As I exited the park and rejoined the road for the last mile, I heard someone call my name and turned to see another friend (who I had apparently just run past!). She looked like she was having a tough time and suspected she may have gone out a bit fast. I called encouragement over my shoulder and dug in for the last section of the course.
It was around this point that I first became really aware of my leg. The niggling tibialis posterior problem which has been plaguing me recently had been present from fairly early on, but as a faint “background” issue. Now I was more acutely aware of it. Should I stop? Slow down? It seemed to me that it would be easier (and quicker) to keep going and it did ease off a bit as I ran on.
The last mile of the race is mainly flat and slightly downhill. There’s great crowd support which increases the closer you get to the end. One thing I did like is the signage telling me how far to go. 800 metres: that’s just 2 laps of the track. I could keep this up for a couple of laps of the track. 400 metres: just one lap of the track. Totally do-able. 200 metres: time to kick it up for the Big Finish.
As I turned onto the final straight there was a huge crowd cheering and clapping for all the runners. I heard someone in there shout my name, but I couldn’t see who it was and I hadn’t been expecting to see anyone at that point. No time to worry about it – I could see the finish gantry.
One last burst of speed (and a grin for the photographer as I ran past) and it was done. I was over the line. I stopped my watch and thought I must be seeing things. I had just run 10k in 50:15. That’s right, over THREE MINUTES quicker than my PB! How could that even be possible?
I felt elated, but at the same time my leg was throbbing a fair bit so I kept moving through the finish area to hand over my timing chip and collect my goody bag (Tshirt, medal, water, sports drink, food and the usual assortment of leaflets) and a snack size malt loaf (yum!). I could hear Steve calling to me over the barriers and he was as stunned as me when he heard my finish time. I was then able to work my way through the finish area to join him for a congratulatory hug.
While I had been running, Steve had been chatting to the team at the Macmillan stand and helping them to hand out some materials, so we headed over there so he could return what he had left. They had put together goody bags for the Macmillan runners so I got another goody bag (keyring, mini moisturiser, lollies and leaflets) then had my photo taken with the frame they had brought along for the occasion. Everyone there was lovely and Steve had obviously been telling them about our challenge as they wished us luck for Edinburgh as we left.
Leg still throbbing, we headed over to the reunion area to meet up with our friends who had been running.
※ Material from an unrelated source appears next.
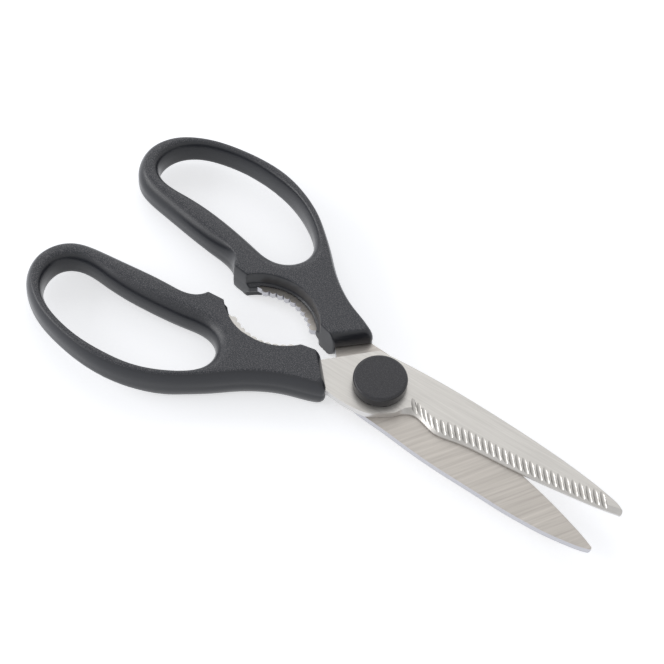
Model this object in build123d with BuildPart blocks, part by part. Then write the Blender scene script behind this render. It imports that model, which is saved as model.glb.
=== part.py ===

Everyone was really pleased with their results (to be honest, I couldn’t believe mine and had to keep checking my watch to make sure I hadn’t misread it!). We put our Tshirts on for some photos then said our goodbyes.
I left Bellahouston Park with mixed emotions: thrilled with my new PB (confirmed as 50:15 by the official results) but annoyed that it had caused my leg to flare up again and this was superseding the joy. I was worried that taking part in the race might have been a mistake that would cost me dearly with regard to the Edinburgh marathon, but I couldn’t change that – I would now have to deal with the consequences and get it treated as soon as possible.